Lake Titicaca Tour: Uros Floating Islands & Taquile Island
This Lake Titicaca Tour is a full day excursion which visits the fascinating Uros floating islands and the Aymara community on Taquile Island. Lake Titicaca is the highest navigable lake in the world, spanning the border of Peru and Bolivia. During the Inka era, the lake was associated with the Inka god Wiracocha and today continues to be of spiritual significance to the local Aymara and Uros people.
We begin in the early morning with a transfer to the port where we meet our guide and board a motor boat with enclosed cabin.
Arriving on the Uros floating islands, we will feel a spring in our step due to the flexible reeds underfoot. While on the islands we visit villagers who tend to their island homes. There is also the opportunity to ride on the traditional reed boats which are still bound by hand.
The unique Uros floating islands, which number approximately 40, are man-made creations of matted totora reeds which grow naturally around the lake. The reeds are continuously added to each island’s surface as they slowly disintegrate. The islands are anchored by ropes tied to branches sunk in the lakebed.

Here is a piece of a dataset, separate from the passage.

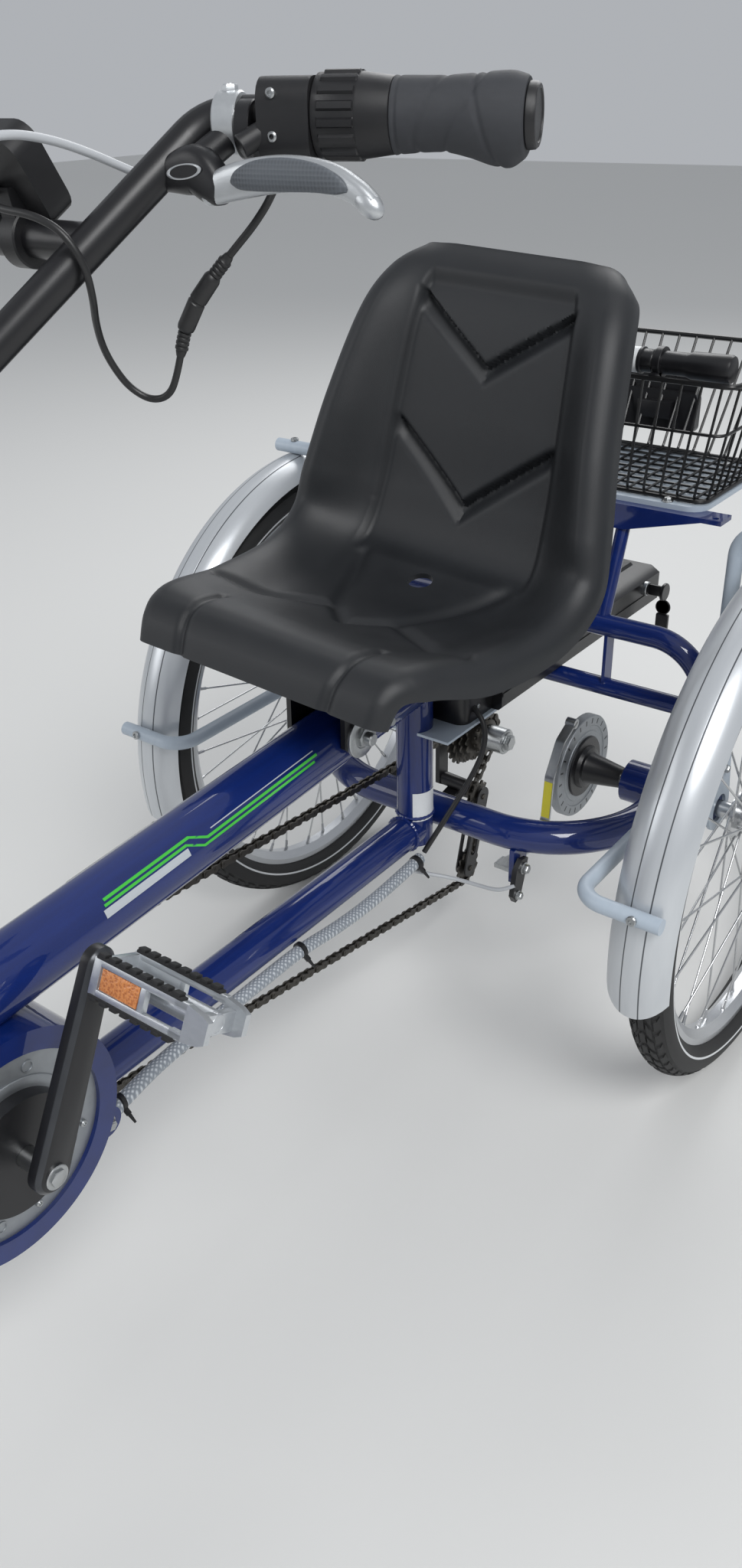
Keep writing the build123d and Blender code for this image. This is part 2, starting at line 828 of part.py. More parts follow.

Legend states that at some time during the 1200s, shore-dwelling Uros escaped persecution at the hands of the Inka’s soldiers by creating a floating colony in the middle of the lake. Mobility was a chief concern in case of attack. Today, the Uros population numbers approximately 2,000 of which about 600 people still live on floating island communities in Peru and Bolivia.
After visiting the Uros floating islands, we continue to Taquile Island, Inhabited for over 10,000 years, Taquile Island was settled around 1000BCE by the Pukara culture, responsible for the stone terracing still evident on the island. Taquile Island was administered by the later Tiwanaku culture until the arrival of the Inka in the 13th century. After the Spanish Conquest of the 16th century, the island became the property of Pedro Gonzalez de Taquile.
Today, Taquile Island is home to an indigenous Aymara population whose textile tradition has been recognized as a heritage of humanity by UNESCO. Traditional garments are loom-woven and knitted, the most common items being calendar belts which depict the annual cycle of community events; and chullos, woollen hats with ear-flaps.
Lunch is served at a local restaurant on Taquile Island.
After lunch we will climb the stairway to the top of the island to view the Tiwanaku-era ruins of Uray K’ari and Hanan K’ari. After our visit, we return to Puno and the hotel.
This tour is approximately 10hrs duration.